Motivating and engaging a workforce of 14,000 people spread across 83 locations around the globe is no easy task – but it’s a crucial part of Craig Cochrane’s job. The senior vice president of human resources at Mövenpick Hotels and Resorts spoke to People Management about how the organisation – which has 16 properties across the UAE and Saudi Arabia – wants to think differently about its people, beginning with an Employee of the Year programme with an enviable prize on offer.

How does your Employee of the Year initiative work?

Our hotels have their employee of the month awards and then they choose an employee of the year for a trip to Switzerland. There’s typically anywhere between 50 and 80 employees of the year on the tour. We want our employees to feel appreciated and recognised; they shouldn’t feel like there’s a thick hierarchy in the organisation. And so we organise a trip that ticks all those boxes.

The winners are sent on a five-day guided tour of Switzerland to connect with the birthplace of the company and be recognised for their achievement. I guide the tour, so it’s very personalised, and the CEO is always there as well. We go up a mountain and many of them see snow for the first time, which is always a wonderful experience. We go to a chocolate factory in the French part of Switzerland and clear out their gift shop at the end, as everyone buys gifts for friends and colleagues back home. We go to Gruyere, where Gruyere cheese comes from, and we have a gala dinner at our corporate centre with everyone. It’s just a wonderful five days of connecting with each other.

You have a newly formed shadow executive committee of millennials – is the idea to empower younger workers?

And make them feel like old grey men aren’t making all the decisions? Yes, that’s certainly part of it. Our industry is changing very rapidly and we knew we needed to be prepared for the challenges ahead. We decided we needed to hear the millennial voice and understand what they wanted, both as employees and customers. Millennials now represent about 40 per cent of our workforce of 14,000 worldwide.

So we came up with the idea of this millennial executive committee called ExCom Y, where we invite people from both within and outside the company who fall into that age bracket, and have them working alongside us to ensure that we make good decisions. It started in March this year and has been really interesting so far.

Why bring in people from outside the company?

Even if someone is 25 years old, if they’ve been to a hotel school and worked in a hotel for the last four years they might have a similar way of thinking to the rest of us. So this is a good opportunity to have the input of people who experience hotels only as a guest. What’s been really good is it means there’s no such thing as a daft question or accepted truth any more.

An example of that would be checking out of a hotel. The question came up from one of the non-hoteliers: “Why do you need to check out of a hotel?” Now, I don’t think someone working in the hotel business would ever have asked that question: we’ve always had that process.
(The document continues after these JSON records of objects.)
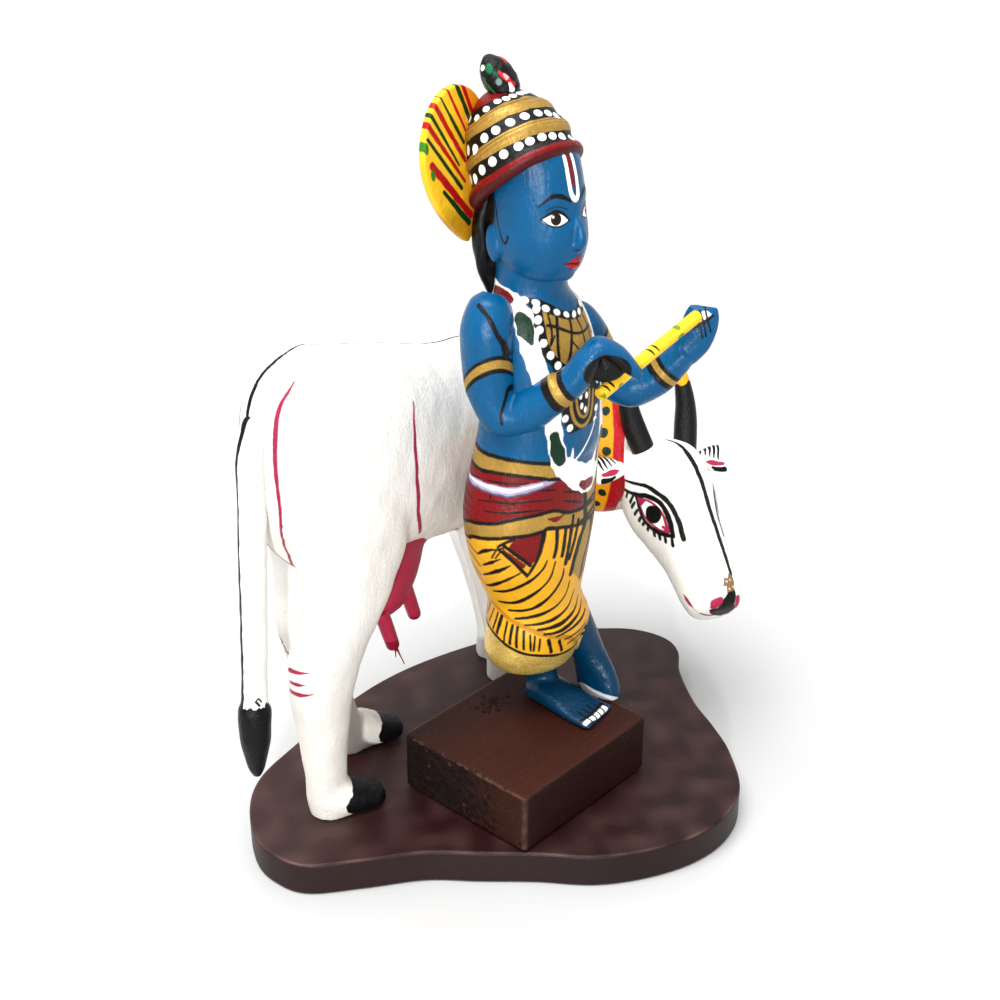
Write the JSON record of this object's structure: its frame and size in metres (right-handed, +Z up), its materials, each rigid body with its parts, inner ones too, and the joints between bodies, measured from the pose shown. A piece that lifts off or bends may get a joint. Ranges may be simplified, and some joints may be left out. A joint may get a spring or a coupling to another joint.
{
  "type": "painted wooden figure of a flute player with a cow",
  "caption": "Painted wooden toy of a blue flute player on a block, standing before a white cow on a shaped board.",
  "frame": {"origin": "middle of the board's flat underside, on the surface it stands on", "axes": "+Z up; the figure faces -Y; +X towards the cow's head"},
  "size_m": [0.1562, 0.1079, 0.1884],
  "materials": {
    "maroon_paint": "satin dark maroon paint on wood",
    "brown_paint": "satin chocolate brown paint, rough at the sawn ends",
    "blue_paint": "glossy blue enamel with gold, yellow, red, black and white painted dress",
    "yellow_paint": "glossy yellow enamel with painted lines",
    "dark_green_paint": "glossy black-green enamel with coloured dabs",
    "white_paint": "slightly rough white paint with black and crimson lines",
    "black_paint": "satin black paint with yellow tips",
    "crimson_paint": "satin crimson paint"
  },
  "bodies": {
    "root": {"base_board": "maroon_paint", "figure_block": "brown_paint", "krishna_figure": "blue_paint", "krishna_right_arm": "blue_paint", "krishna_left_arm": "blue_paint", "flute": "yellow_paint", "crest_fan": "yellow_paint", "crest_tuft": "dark_green_paint", "cow_body": "white_paint", "cow_right_horn": "black_paint", "cow_left_horn": "black_paint", "cow_right_ear": "white_paint", "cow_left_ear": "white_paint", "cow_tail": "white_paint", "cow_teat_1": "crimson_paint", "cow_teat_2": "crimson_paint", "cow_teat_3": "crimson_paint", "cow_teat_4": "crimson_paint"}
  },
  "joints": []
}
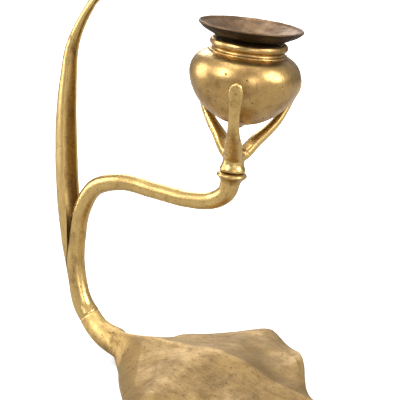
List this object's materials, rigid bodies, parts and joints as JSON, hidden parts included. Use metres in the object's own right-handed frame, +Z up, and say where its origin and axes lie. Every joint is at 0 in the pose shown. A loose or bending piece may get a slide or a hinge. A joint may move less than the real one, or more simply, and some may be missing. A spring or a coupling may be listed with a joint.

And so the non-hotelier was saying, “Why can’t we just go - you have my credit card details, why do I need to go back to reception?” And we thought, that’s a really good question, we need to look into this and research it.

What regional initiatives do you have alongside the global ones?

We have a few nationalisation programmes in the Middle East, especially in Saudi Arabia. Programmes aimed at training Saudis in hospitality, which culturally and historically has not been a very prominent career choice for young Saudis. There’s one called the professional hotelier programme, which is like a mini-management traineeship.

And then we have what we call area-learning forums, where we run high-level and basic training programmes for the staff of our 11 hotels in Saudi in one central location where they can all come together, meet each other and develop at the same time.

As time goes on, the economies of these countries can’t sustain a massive public sector with a private sector staffed by foreign labour. Saudi Arabia in particular is going through a shift in that regard and Saudis are now considering jobs that wouldn’t have even been on their horizon a while ago.